Le secret de la sibylle
de Jean Claude Bologne

critiqué par Persée, le 14 juillet 2001
(La Louvière - 73 ans)


La note:  étoiles
Une encre vraiment sympathique
Que n'ai-je lu Bologne plus tôt ! Je dévore aussitôt trois plats de ce maître-queux adepte de la Nouvelle Fiction (c’est moins chiche que la nouvelle cuisine). Sa truculence et sa subtile connaissance du moyen Age font qu'on déguste sa prose avec la délectation amusée du fin gourmet.

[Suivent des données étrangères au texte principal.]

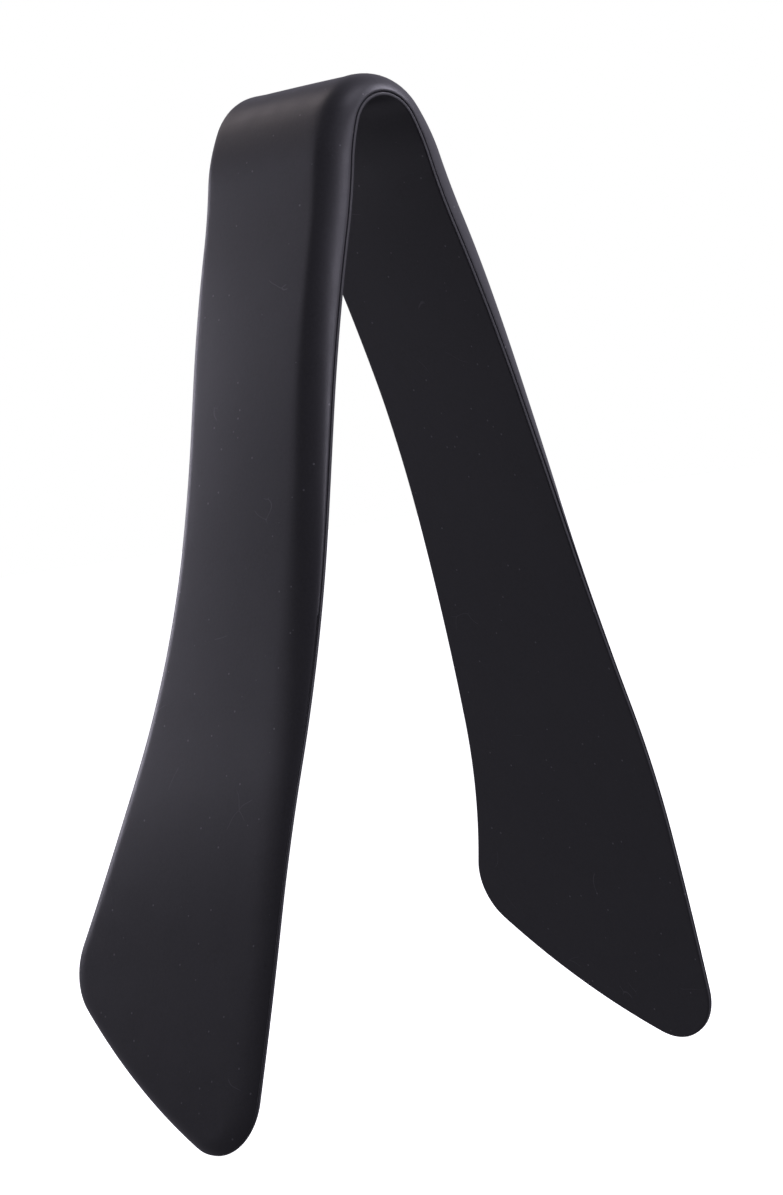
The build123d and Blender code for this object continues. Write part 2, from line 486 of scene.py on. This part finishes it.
class Shading:
    """A material's nodes, with short ways to add patterns that stay in place on the object."""

    def __init__(self, name):
        self.material = bpy.data.materials.new(name)
        self.material.use_nodes = True
        self.tree = self.material.node_tree
        self.place = self.tree.nodes.new("ShaderNodeTexCoord").outputs["Object"]

    def node(self, kind, inputs, **settings):
        return add_node(self.tree, kind, inputs, **settings)

    def math(self, operation, first, second):
        return self.node("ShaderNodeMath", {0: first, 1: second}, operation=operation).outputs[0]

    def noise(self, scale, detail, roughness=0.55, place=None):
        inputs = {"Vector": place or self.place, "Scale": scale, "Detail": detail, "Roughness": roughness}
        return self.node("ShaderNodeTexNoise", inputs).outputs["Fac"]

    def cells(self, scale, feature="F1", place=None):
        inputs = {"Vector": place or self.place, "Scale": scale}
        return self.node("ShaderNodeTexVoronoi", inputs, feature=feature).outputs["Distance"]

    def ranged(self, value, low, high, start, end):
        inputs = {"Value": value, "From Min": low, "From Max": high, "To Min": start, "To Max": end}
        return self.node("ShaderNodeMapRange", inputs).outputs["Result"]

    def mix(self, share, first, second):
        """A mix of two colours. Inputs 6 and 7 and output 2 are the ones that a colour mix uses."""
        colours = [c if isinstance(c, bpy.types.NodeSocket) else (*c, 1) for c in (first, second)]
        inputs = {0: share, 6: colours[0], 7: colours[1]}
        return self.node("ShaderNodeMix", inputs, data_type="RGBA").outputs[2]

    def wandering(self, scale, amount):
        """The place on the object, moved a little by a soft noise."""
        wander = self.node("ShaderNodeTexNoise", {"Vector": self.place, "Scale": scale, "Detail": 1.0})
        inputs = {0: wander.outputs["Color"], 1: (0.5, 0.5, 0.5)}
        centred = self.node("ShaderNodeVectorMath", inputs, operation="SUBTRACT").outputs[0]
        shift = self.node("ShaderNodeVectorMath", {0: centred, "Scale": amount}, operation="SCALE").outputs[0]
        return self.node("ShaderNodeVectorMath", {0: self.place, 1: shift}, operation="ADD").outputs[0]

    def use(self, **inputs):
        for key, value in inputs.items():
            fill(self.tree, self.tree.nodes["Principled BSDF"].inputs[key.replace("_", " ")], value)


def silicone(name, dark, pale, roughness):
    """Matt silicone: softly mottled, finely grained, with specks of dust and a few fine hairs on it."""
    look = Shading(name)
    mottle = look.ranged(look.noise(MOTTLE, 4.0), 0.3, 0.7, 0.0, 0.7)
    grain = look.ranged(look.noise(GRAIN, 2.0), 0.3, 0.7, 0.0, 1.0)
    tone = look.mix(grain, look.mix(mottle, dark, pale), pale)
    tone = look.mix(look.ranged(look.cells(SPECKS), 0.08, 0.05, 0.0, 0.65), tone, DUST)
    threads = look.cells(HAIRS, "DISTANCE_TO_EDGE", look.wandering(HAIR_WANDER, HAIR_SWAY))
    kept = look.ranged(look.noise(HAIR_PATCHES, 0.0), 0.71, 0.73, 0.0, 1.0)
    hairs = look.math("MULTIPLY", look.ranged(threads, 0.0038, 0.002, 0.0, 0.3), kept)
    tone = look.mix(hairs, tone, DUST)
    worn = look.ranged(look.noise(WEAR, 5.0), 0.3, 0.7, roughness - 0.03, roughness + 0.03)
    soft_relief = look.math("MULTIPLY", look.noise(RELIEF, 2.0), 2.0)
    relief = look.math("ADD", look.noise(FINE_RELIEF, 2.0), soft_relief)
    bump = look.node("ShaderNodeBump", {"Height": relief, "Strength": 0.35, "Distance": RELIEF_HEIGHT})
    look.use(Base_Color=tone, Roughness=worn, Normal=bump.outputs[0], Specular_IOR_Level=0.5)
    look.use(Sheen_Weight=0.04, Sheen_Roughness=0.45, Sheen_Tint=(0.85, 0.84, 0.9, 1))
    return look.material


def spring_steel(name):
    """Brushed steel, with its scratches along the strip."""
    look = Shading(name)
    stretch = (SCRATCH_ALONG, SCRATCH_ACROSS, SCRATCH_ALONG)
    drawn = look.node("ShaderNodeMapping", {"Vector": look.place, "Scale": stretch}).outputs[0]
    scratches = look.noise(1.0, 5.0, 0.65, drawn)
    bump = look.node("ShaderNodeBump", {"Height": scratches, "Strength": 0.2, "Distance": SCRATCH_HEIGHT})
    look.use(Base_Color=look.mix(scratches, *STEEL_TONES), Metallic=1.0, Normal=bump.outputs[0])
    look.use(Roughness=look.ranged(scratches, 0.2, 0.8, 0.24, 0.42))
    return look.material


PIECES = [
    (make_cover, silicone("cover_silicone", *COVER_LOOK), "outer_cover", "cover_silicone"),
    (make_liner, silicone("liner_silicone", *LINER_LOOK), "inner_liner", "liner_silicone"),
    (make_strip, spring_steel("spring_steel"), "spring_strip", "spring_steel"),
]

# Each arm gets one cover, liner and strip, shaped to turn from the bow's line to its arm's; the CAD's pieces
# for that arm and the bow are hidden
for arm in ARMS:
    for make, material, node, slot in PIECES:
        piece = make(arm, material)
        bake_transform(piece)
        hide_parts(f"{node}_{arm}", f"{node}_bow")


# ---- floor, light and camera ----

def make_floor():
    """A glowing white table, which doesn't light the object."""
    near, far = -FLOOR_HALF, FLOOR_HALF
    mesh = bpy.data.meshes.new("floor")
    corners = [(near, near, 0), (far, near, 0), (far, far, 0), (near, far, 0)]
    mesh.from_pydata(corners, [], [(0, 1, 2, 3)])
    look = Shading("pale_floor")
    look.use(Base_Color=(0.9, 0.9, 0.9, 1), Roughness=0.9, Specular_IOR_Level=0.1)
    look.use(Emission_Color=(1, 1, 1, 1), Emission_Strength=FLOOR_GLOW)
    mesh.materials.append(look.material)
    floor = bpy.data.objects.new("floor", mesh)
    floor.visible_diffuse = False
    floor.visible_glossy = False
    bpy.context.collection.objects.link(floor)


def make_world():
    """A dim, even studio, a little brighter behind the object and to its front right. Where the camera sees
    it, it is white."""
    world = bpy.data.worlds.new("studio")
    world.use_nodes = True
    tree = world.node_tree
    direction = tree.nodes.new("ShaderNodeTexCoord").outputs["Generated"]
    brightness = 0.0
    for axis, low, high, strength in ROOM_GRADIENTS:
        dot = add_node(tree, "ShaderNodeVectorMath", {0: direction, 1: axis}, operation="DOT_PRODUCT")
        reach = {"Value": dot.outputs["Value"], "From Min": low, "From Max": high, "To Max": strength}
        spread = add_node(tree, "ShaderNodeMapRange", reach, interpolation_type="SMOOTHSTEP")
        inputs = {0: brightness, 1: spread.outputs["Result"]}
        brightness = add_node(tree, "ShaderNodeMath", inputs, operation="ADD").outputs[0]
    room = add_node(tree, "ShaderNodeBackground", {"Color": (*COOL, 1), "Strength": brightness})
    backdrop = add_node(tree, "ShaderNodeBackground", {"Color": (1, 1, 1, 1), "Strength": 1.0})
    seen = tree.nodes.new("ShaderNodeLightPath").outputs["Is Camera Ray"]
    mix = add_node(tree, "ShaderNodeMixShader", {0: seen, 1: room.outputs[0], 2: backdrop.outputs[0]})
    tree.links.new(mix.outputs[0], tree.nodes["World Output"].inputs["Surface"])
    bpy.context.scene.world = world


def area_light(name, position, size, power, colour):
    light = bpy.data.lights.new(name, "AREA")
    light.shape = "RECTANGLE"
    light.size, light.size_y = size
    light.energy = power
    light.color = colour
    lamp = bpy.data.objects.new(name, light)
    lamp.location = position
    lamp.rotation_euler = (Vector(SOFTBOX_AIM) - Vector(position)).to_track_quat("-Z", "Y").to_euler()
    bpy.context.collection.objects.link(lamp)


def make_camera():
    azimuth, elevation, roll = (math.radians(CAMERA[k]) for k in ("azimuth", "elevation", "roll"))
    across = Vector((math.cos(azimuth), -math.sin(azimuth), 0))
    forward = Vector((math.sin(azimuth), math.cos(azimuth), 0)) * math.cos(elevation)
    forward.z = -math.sin(elevation)
    upright = across.cross(forward)
    right = across * math.cos(roll) + upright * math.sin(roll)
    up = upright * math.cos(roll) - across * math.sin(roll)
    moved = right * CAMERA["right"] + up * CAMERA["up"] - forward * CAMERA["distance"]
    position = (Vector((0, BAND_Y, AIM_HEIGHT)) + moved) * MM
    camera = bpy.data.objects.new("camera", bpy.data.cameras.new("camera"))
    camera.data.sensor_fit = "VERTICAL"
    camera.data.sensor_height = SENSOR_HEIGHT
    camera.data.lens = LENS
    camera.matrix_world = Matrix.Translation(position) @ Matrix((right, up, -forward)).transposed().to_4x4()
    bpy.context.collection.objects.link(camera)
    bpy.context.scene.camera = camera


make_floor()
make_world()
make_camera()
for lamp in SOFTBOXES:
    area_light(*lamp)
bpy.context.scene.view_settings.view_transform = "Standard"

En guise de dessert, voici « Le Secret de la Sibylle ». Le premier chapitre, rédigé dans un style enlevé comme un galop de cabri, nous apprend comment le héros en vient à confondre sa confortable épouse avec le fauteuil où elle somnole, bref, à confondre l’être et la chose. Que les épouses un peu dodues se rassurent avant d’entreprendre une cure d’amaigrissement : la suite leur apprendra les fins dernières de ce discours sarcastique. Elles en sortiront grandies.
A la faveur d’une enquête sur un vol d'enluminures du XIIIème siècle, nous faisons la connaissance d'un . illuminé diablement érudit qui s'applique à reconstituer « Le Livre », dont l’auteur prétendait identifier le mot à la chose. Et, bigre ! la magie opère encore.

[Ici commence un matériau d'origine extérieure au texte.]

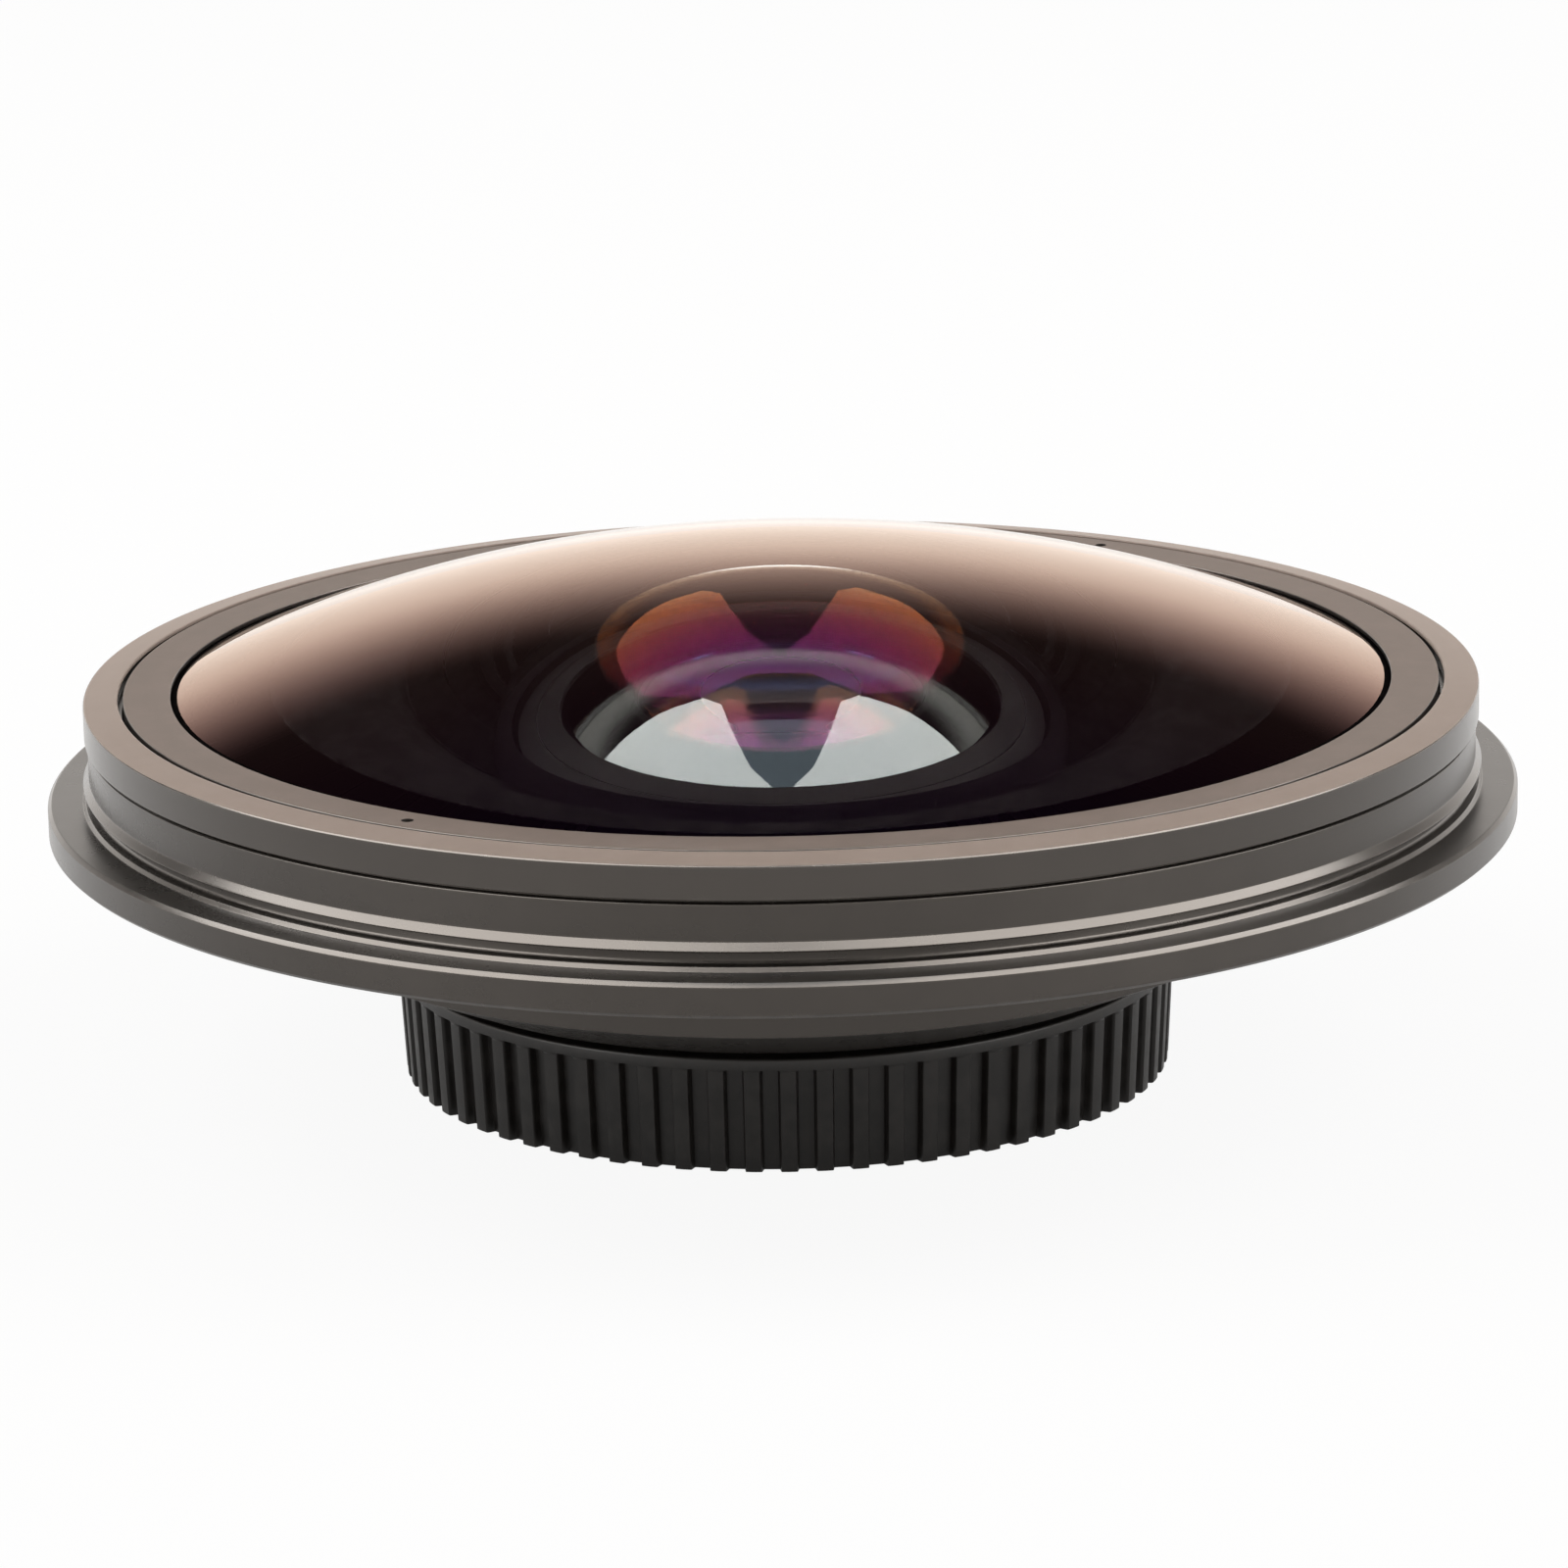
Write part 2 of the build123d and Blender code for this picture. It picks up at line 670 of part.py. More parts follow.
# Collar holding ring: screws onto the end of the neck
with BuildPart() as collar_holding_ring:
    neck_shoulder_z = bell_bottom_z - neck_length + neck_thread_length
    holding_ring_z = neck_shoulder_z - seat_gap - holding_ring_height
    with BuildSketch(Plane.XZ):
        ring_section(
            neck_thread_r + thread_fit,
            holding_ring_r,
            holding_ring_z,
            holding_ring_z + holding_ring_height,
        )
    revolve(axis=Axis.Z)
    spanner_slot(holding_ring_r, holding_ring_z)
collar_holding_ring.part.label = "collar_holding_ring"
export_step(collar_holding_ring.part, "parts/collar_holding_ring.step")

# Lower slip washer, between the holding ring and the collar
with BuildPart() as lower_slip_washer:
    lower_washer_z = holding_ring_z + holding_ring_height
    with BuildSketch(Plane.XZ):
        ring_section(
            lower_washer_bore_r,
            holding_ring_r,
            lower_washer_z,
            lower_washer_z + lower_washer_height,
        )
    revolve(axis=Axis.Z)
lower_slip_washer.part.label = "lower_slip_washer"
export_step(lower_slip_washer.part, "parts/lower_slip_washer.step")

# Mount collar: runs on the neck, with the male screw mount inside a skirt
with BuildPart() as mount_collar:
    web_top_z = upper_washer_z - collar_float
    web_z = lower_washer_z + lower_washer_height + collar_float
    with BuildSketch(Plane.XZ):
        with BuildLine():
            Polyline(
                (collar_bore_r, web_z),
                (mount_spigot_bore_r, web_z),
                (mount_spigot_bore_r, mount_spigot_recess),
                (mount_thread_r - mount_thread_chamfer, mount_spigot_recess),
                (mount_thread_r, mount_spigot_recess + mount_thread_chamfer),
                (mount_thread_r, web_z),
                (skirt_bore_r, web_z),
                (skirt_bore_r, skirt_recess),
                (collar_r, skirt_recess),
                (collar_r, web_top_z - collar_edge_chamfer),
                (collar_r - collar_edge_chamfer, web_top_z),
                (collar_bore_r, web_top_z),
                close=True,
            )
        make_face()
    revolve(axis=Axis.Z)
mount_collar.part.label = "mount_collar"
export_step(mount_collar.part, "parts/mount_collar.step")

# Grip ring: moulded ring with tapered ribs that run out at its lower edge
with BuildPart() as grip_ring:
    draft_share = (grip_top_r - grip_bottom_r) / grip_height
    band_z = grip_height - rib_band_height
    band_r = grip_bottom_r + draft_share * band_z
    groove_width = (1 - rib_share) * 2 * pi * grip_bottom_r / rib_count
    with BuildSketch(Plane.XZ):
        with BuildLine():
            Polyline(
                (grip_bore_r, 0),
                (grip_bottom_r, 0),
                (grip_top_r, grip_height - grip_edge_chamfer),
                (grip_top_r - grip_edge_chamfer, grip_height),
                (grip_bore_r, grip_height),
                close=True,
            )
        make_face()
    revolve(axis=Axis.Z)
    with BuildSketch(Plane.XZ):
        with BuildLine():
            Polyline(
                (grip_bottom_r - rib_depth - draft_share * overrun, -overrun),
                (grip_top_r + overrun, -overrun),
                (grip_top_r + overrun, band_z),
                (band_r - rib_depth, band_z),
                close=True,
            )
        make_face()
    groove = extrude(amount=groove_width / 2, both=True, mode=Mode.PRIVATE)
    with PolarLocations(0, rib_count):
        add(groove, mode=Mode.SUBTRACT)
grip_ring.part.label = "grip_ring"
export_step(grip_ring.part, "parts/grip_ring.step")
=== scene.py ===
from math import asin, cos, pi, radians, sin, sqrt, tan

import bmesh
import bpy
from mathutils import Matrix, Vector


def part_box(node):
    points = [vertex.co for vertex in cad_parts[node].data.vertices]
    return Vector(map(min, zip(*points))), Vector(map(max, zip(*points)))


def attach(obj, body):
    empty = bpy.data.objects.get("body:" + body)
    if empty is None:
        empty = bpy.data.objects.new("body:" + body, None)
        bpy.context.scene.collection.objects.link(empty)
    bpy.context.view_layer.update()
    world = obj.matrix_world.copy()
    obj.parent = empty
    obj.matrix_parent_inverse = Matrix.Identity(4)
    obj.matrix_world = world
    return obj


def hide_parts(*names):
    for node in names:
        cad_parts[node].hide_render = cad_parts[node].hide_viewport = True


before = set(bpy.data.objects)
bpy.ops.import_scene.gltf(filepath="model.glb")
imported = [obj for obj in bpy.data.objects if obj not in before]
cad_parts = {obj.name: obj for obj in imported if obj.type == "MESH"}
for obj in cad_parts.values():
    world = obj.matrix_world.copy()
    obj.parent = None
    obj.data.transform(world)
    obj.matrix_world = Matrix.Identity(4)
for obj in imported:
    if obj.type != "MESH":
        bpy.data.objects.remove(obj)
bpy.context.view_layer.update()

# Sizes are in millimetres here, and each mesh is made in metres with this.
MM = 0.001


def extent(node):
    """Lowest z, highest z and outer radius of a turned CAD node, in millimetres."""
    low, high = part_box(node)
    return low.z / MM, high.z / MM, high.x / MM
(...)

Mais il y a pire que les voleurs : les receleurs. Et pire que les receleurs : les iconoclastes. Car il se trouve encore un Livre derrière Le Livre. Et une sibylle, prête à le remettre à qui en paiera le prix.
L’enquête s’avère une quête. Et le vol, une initiation grâce à laquelle notre homme parviendra à surmonter ces peurs qui nous sont communes à tous, mais que chacun de nous doit vaincre à sa manière. Le couple à la dérive, qu'il forme avec la femme-fauteuil, pourra ainsi se reconstruire après l’épreuve. Et l’épouse s'en trouvera transfigurée.

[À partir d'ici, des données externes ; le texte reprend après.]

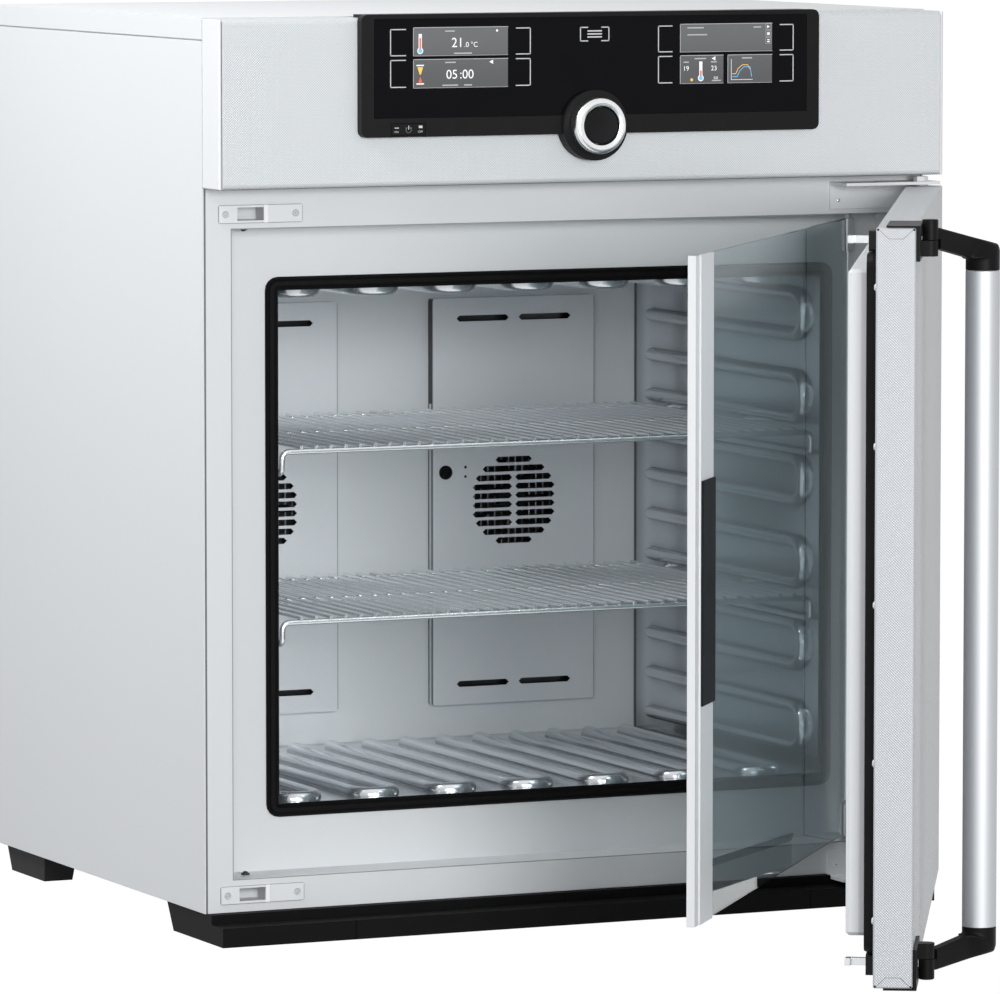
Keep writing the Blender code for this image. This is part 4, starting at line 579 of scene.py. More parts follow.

Mêler à nos angoisses contemporaines les questionnements qui transparaissent en filigrane des écrits moyenâgeux, nous obliger à toucher du doigt les peurs de nos lointains ancêtres, afin de pouvoir affronter nos propres démons, tel est le jeu subtil auquel Bologne nous convie dans un roman nerveux et ramassé.
On dirait de l’Eco… mais alors, un Umberto Eco qui aurait subi une salutaire cure d'amaigrissement (le roman totalise 170 pages). Je ne sais si un Pavarotti mince chanterait aussi bien mais, en littérature, la concision vaut son pesant d'or. On pense aussi à Gilbert Sinoué (Le Livre de Saphir) ou à Perez-Reverte (le Tableau du Maître Flamand). Mais ne nous y trompons pas, la sauce, à base de mysticisme athée, est typiquement… (j’ose ?…) bolognaise. Un régal ! (A déconseiller tout de même à ceux qui ne doutent de rien.)